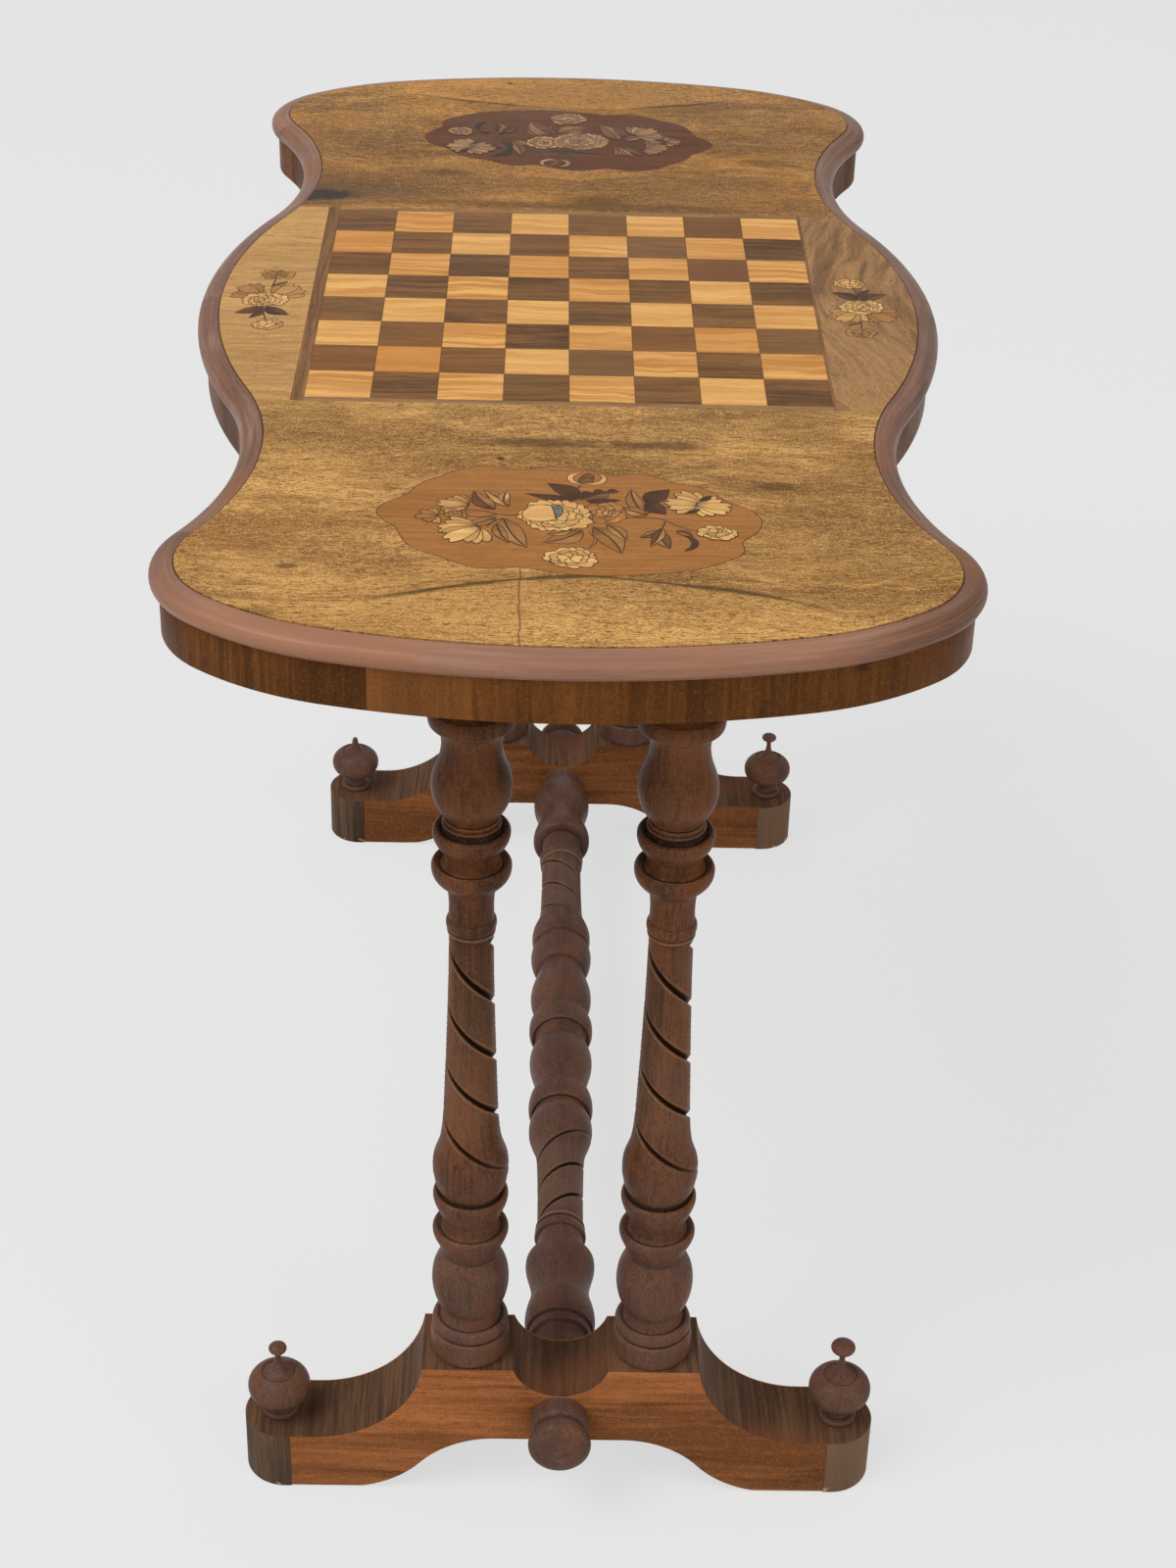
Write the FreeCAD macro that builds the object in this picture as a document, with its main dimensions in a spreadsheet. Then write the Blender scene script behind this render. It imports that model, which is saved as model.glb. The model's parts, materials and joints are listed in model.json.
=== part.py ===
"""A Victorian walnut games table on twin turned supports, joined by a turned stretcher.

The frame: X across the table, Y along it, Z up. The origin is on the floor, under the middle of the top.
Every sub-part is an object of one document, and its sizes come from the sheet "Sizes".
"""
import FreeCAD, Part
import math
import os
import types

import Sketcher

V = FreeCAD.Vector
UP = V(0, 0, 1)

# Driving dimensions in millimetres (angles in degrees): name, value, meaning.
SIZES = [
    ("table_height", 714.0, "floor to the veneered surface"),
    ("top_half_length", 505.0, "middle of the table to the end of the veneer"),
    ("end_radius", 566.0, "curve across each end"),
    ("end_share", 0.59, "how much of the corners' half width the end curve spans"),
    ("shoulder_radius", 180.0, "curve between the end and the corner"),
    ("lobe_half_width", 231.5, "half width at the corners"),
    ("lobe_share", 0.44, "end of the veneer to the corners' widest part, as a share of their half width"),
    ("waist_half_width", 194.0, "half width at the waists"),
    ("waist_station", 252.0, "where the waists are narrowest"),
    ("belly_half_width", 245.5, "half width in the middle"),
    ("belly_radius", 406.0, "curve of the middle"),
    ("board_thickness", 16.0, "ground board of the top"),
    ("veneer_thickness", 1.0, "saw-cut veneer"),
    ("veneer_lift", 1.0, "floor to the worn lower edge of a foot's veneer"),
    ("moulding_width", 15.0, "how far the edge moulding stands out"),
    ("moulding_step", 0.6, "how far the moulding starts below the veneer"),
    ("moulding_shoulder", 4.0, "fall of the moulding's sloping top"),
    ("moulding_nose", 9.0, "height of the round nose"),
    ("moulding_crown", 1.3, "how far the sloping top bows up"),
    ("moulding_round", 2.0, "how far the nose bows out"),
    ("frieze_inset", 5.5, "moulding's nose to the face of the frieze"),
    ("frieze_height", 28.0, "depth of the frieze under the top"),
    ("frieze_thickness", 21.0, "ground of the frieze, without its veneer"),
    ("square", 43.5, "side of a chess square"),
    ("end_border", 6.0, "string along the near and far edges of the board"),
    ("left_border", 8.7, "dark band left of the board"),
    ("right_border", 2.0, "dark line right of the board"),
    ("end_to_panel", 159.0, "end of the veneer to the middle of a marquetry panel"),
    ("panel_half_width", 111.0, "oval that a marquetry panel's cusps lie on, across the table"),
    ("panel_half_depth", 71.0, "the same oval, along the table"),
    ("panel_tip_turn", 24.0, "turn round the oval from its tip to the nearest cusp"),
    ("panel_tip_bow", 15.5, "how far the panel's two pointed ends bow out"),
    ("scallop_bow", 5.0, "how far each of its other scallops bows out"),
    ("end_to_support", 87.5, "end of the veneer to the middle of a foot"),
    ("base_offset", 6.5, "how far the base stands to the right of the middle of the top"),
    ("column_spread", 63.0, "middle of the foot to a column"),
    ("seat_height", 112.0, "floor to the seat of the columns"),
    ("foot_thickness", 57.0, "foot with its veneers"),
    ("foot_half_length", 221.5, "middle of the foot to its round end"),
    ("foot_end_height", 47.0, "foot at its ends"),
    ("face_veneer_reach", 188.0, "middle of the foot to the end of its face veneer"),
    ("finial_spread", 197.0, "middle of the foot to a finial"),
    ("block_half_width", 95.5, "middle of the foot to the outer corner of the seats"),
    ("scroll_reach", 170.5, "where the hollow scroll runs out"),
    ("scroll_hollow", 18.5, "depth of the hollow scroll"),
    ("notch_half_width", 32.5, "round notch between the seats"),
    ("notch_depth", 23.7, "round notch between the seats"),
    ("web_under_bore", 9.0, "wood between the arch and the stretcher's tenon"),
    ("arch_flat", 45.0, "half of the flat top of the arch"),
    ("arch_reach", 150.0, "where the arch meets the floor"),
    ("arch_bow", 6.3, "bow of each half of the arch's double curve"),
    ("seat_to_axis", 43.0, "seat of the columns down to the stretcher's axis"),
    ("bearer_depth", 47.0, "cross bearer under the top"),
    ("bearer_width", 60.0, "cross bearer, along the table"),
    ("bearer_half_length", 172.0, "cross bearer, across the table"),
    ("bearer_end_depth", 18.0, "cross bearer at its ends"),
    ("bearer_full", 104.0, "half of the bearer's full-depth part"),
    ("bearer_bow", 5.0, "bow of each half of the bearer's double curve"),
    ("tenon_radius", 11.0, "round tenons of the columns"),
    ("tenon_length", 24.0, "round tenons of the columns"),
    ("rail_tenon_radius", 12.0, "stretcher tenon through the foot"),
    ("boss_socket", 13.0, "depth of the socket in a boss"),
    ("dowel_radius", 4.0, "peg under a finial"),
    ("dowel_length", 14.0, "peg under a finial"),
    ("fit", 0.2, "clearance round a tenon or a peg"),
    ("column_lead", 90.0, "rise of one turn of a column's twist"),
    ("stretcher_lead", 72.0, "rise of one turn of the stretcher's twist"),
    ("twist_depth", 3.0, "depth of the twist's groove"),
    ("twist_half_width", 3.4, "half width of the twist's groove at the surface"),
    ("twist_runout", 7.0, "how far the groove runs past the twist at its thick end"),
]

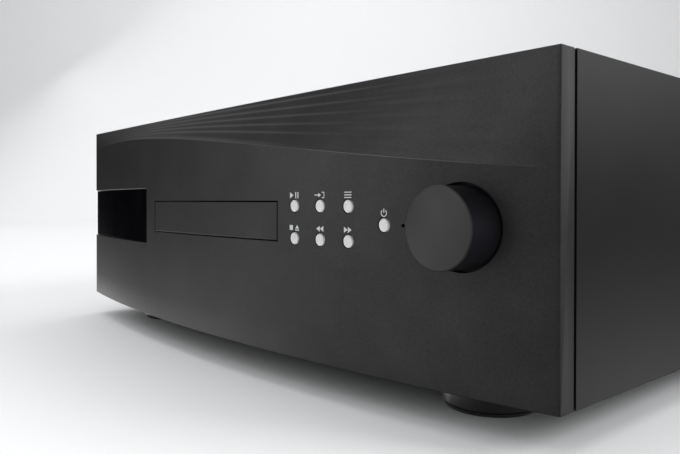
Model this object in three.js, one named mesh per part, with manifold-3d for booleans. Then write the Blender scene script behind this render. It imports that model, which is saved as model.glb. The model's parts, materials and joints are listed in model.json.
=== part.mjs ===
// A full-width disc player: bowed and fluted aluminium fascia, plate casework, front-loading drawer
// mechanism, seven push buttons, a rotary control, mains and audio sockets.
//
// Millimetres, +Z up. Everything is laid out in the case frame: X runs along the fascia, Y runs back from
// the plane of the fascia's two front corners, and Z runs up from the underside of the case. The exported
// group moves that frame so that the origin is at the middle of the overall footprint, on the floor.

import * as THREE from "three";
import { mergeVertices } from "three/addons/utils/BufferGeometryUtils.js";
import Module from "manifold-3d";

const wasm = await Module();
wasm.setup();

// ---------------------------------------------------------------- driving dimensions

const WIDTH = 460;
const HEIGHT = 141.3;
const HALF = WIDTH / 2;
const CASE_BACK = 345; // outer face of the rear panel
const GAP = 0.3; // between pieces that meet

const FASCIA_END = 10; // thickness of the fascia at its two ends
const BOW = 20.7; // how far the middle of the lower face stands forward
const TOP_BOW = 3; // the same at the top edge
const FLUTES = 6;
const FLUTE_DEPTH = 0.4;
const POCKET_WALL = 8;
const POCKET = { halfWidth: 212, bottom: 12, top: 92 };
const GROOVE = 1.6; // shadow gap between fascia and casework

const PANEL = 5; // side panels
const COVER = 4;
const BASE = 2.5;
const REAR = 3;
const INSIDE = HALF - PANEL - GAP; // half width of what lies between the side panels

const CONTROLS_Z = 70.8; // height of the centre line of drawer, display and controls
const DOOR = { halfWidth: 73, bottom: 60.7, top: 81.2, back: -12.5 };
const SLOT_GAP = 0.7;
const WINDOW = { left: -HALF, right: -89, bottom: 51.4, top: 90.6, recess: 1, thick: 4 };
const BUTTON = { radius: 3.1, proud: 0.5, hole: 3.45 };
const BUTTON_BOARD_Y = 2.5;
const BUTTONS = {
  button_play_pause: [87.4, 79.3],
  button_input: [106.5, 79.3],
  button_menu: [125.7, 79.3],
  button_stop_eject: [87.4, 62.4],
  button_rewind: [106.5, 62.4],
  button_forward: [125.7, 62.4],
  button_power: [147.8, CONTROLS_Z],
};
const STATUS_LED_X = 158.6;
const KNOB = { x: 187.8, radius: 17.6, front: -22, back: -3.4, chamfer: 0.6, well: 1.4 };

const FOOT = { x: 166.7, front: 43.4, back: 300, radius: 23.3, height: 18, pad: 1.7 };

const DISC_Y = 53; // the turntable's axis, behind the fascia's corners
const DISC_RADIUS = 60.6;
const TRAY = { halfWidth: 64, bottom: 64, top: 72, front: -65, back: 122, slot: 18 };
const MODULE = 1; // gear tooth size
const PRESSURE = THREE.MathUtils.degToRad(20);
const ADDENDUM = 0.8 * MODULE;
const DEDENDUM = 1.1 * MODULE;
const TOOTH_EASE = 0.12; // taken off each flank at the pitch line
const RACK_PITCH_X = -57;
const TRAY_GEAR = { x: -45, y: -25, teeth: 24 };
const PULLEY_GEAR = { x: -27, y: -25, teeth: 12, pulley: 11 };
const MOTOR_PULLEY = { x: 12, y: -27, radius: 4 };
const SLED_GEAR = { x: 37.5, y: 47, teeth: 16 };
const GEAR_Z = [60.6, 63.6];
const PLATE_Z = [50, 52]; // the traverse's plate
const ROD = { x: 22, z: 57, radius: 1.5 };

const REAR_SOCKETS = { mains: [-180, 62], xlr_left: [85, 62], xlr_right: [130, 62], phono: [32, 62] };
const FLANGE = 1.7; // how far a socket's flange stands off the rear panel
const REARMOST = 357; // the ends of the phono barrels
const XLR_BARREL = 11.7;
const PHONO_PITCH = 18;

// ---------------------------------------------------------------- materials

const paint = (color, roughness, metalness) =>
  new THREE.MeshStandardMaterial({ color, roughness, metalness });
const anodised = paint(0x2b2c2e, 0.45, 0.6);
const powderCoat = paint(0x303133, 0.6, 0.2);
const knobBlack = paint(0x1c1d20, 0.35, 0.6);
const buttonSilver = paint(0xe6e6e4, 0.4, 0.3);
const smokedGlass = paint(0x050506, 0.08, 0);
const rubber = paint(0x131313, 0.85, 0);
const blackPlastic = paint(0x17181a, 0.55, 0);
const steel = paint(0x9a9da0, 0.35, 0.9);
const brass = paint(0xb09048, 0.35, 0.9);
const boardGreen = paint(0x1f4a33, 0.6, 0);
const whitePlastic = paint(0xd8d6cf, 0.5, 0);
const winding = paint(0x7a4a22, 0.6, 0.1);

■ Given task
Quote the data above verbatim from its first line to the line that includes "a turned stretcher.", with both boundary lines retained.

■ Answer
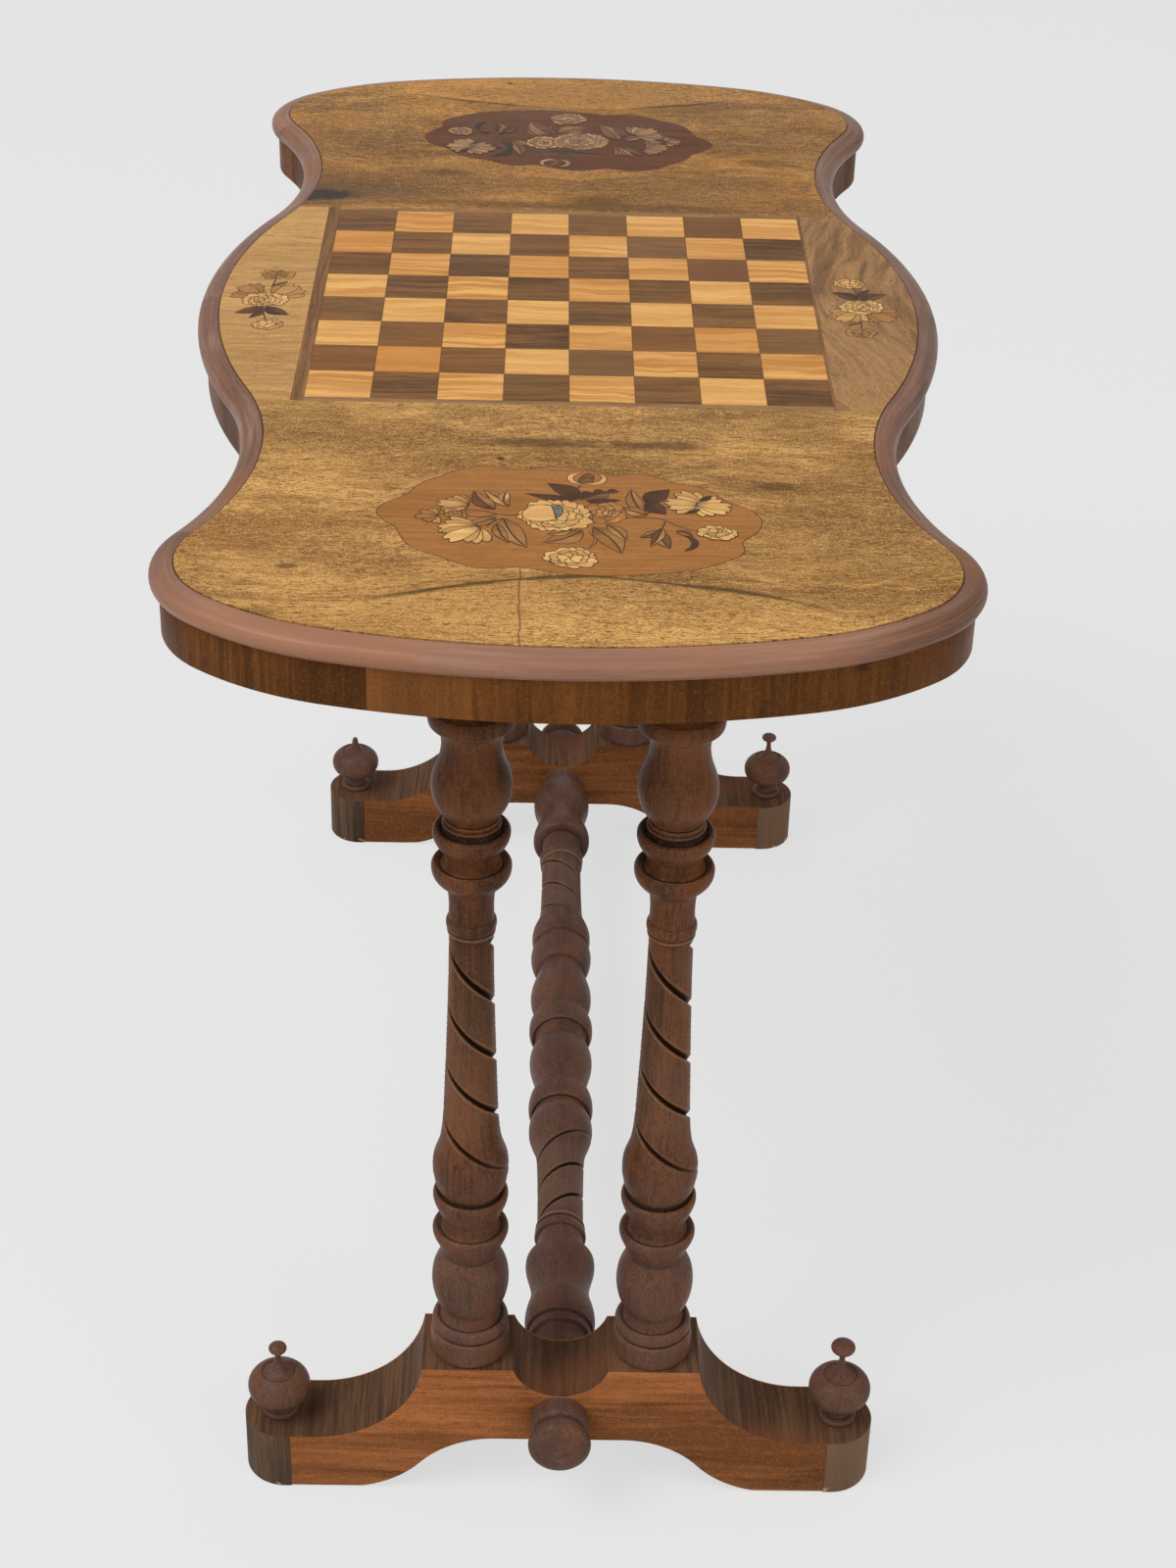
Write the FreeCAD macro that builds the object in this picture as a document, with its main dimensions in a spreadsheet. Then write the Blender scene script behind this render. It imports that model, which is saved as model.glb. The model's parts, materials and joints are listed in model.json.
=== part.py ===
"""A Victorian walnut games table on twin turned supports, joined by a turned stretcher.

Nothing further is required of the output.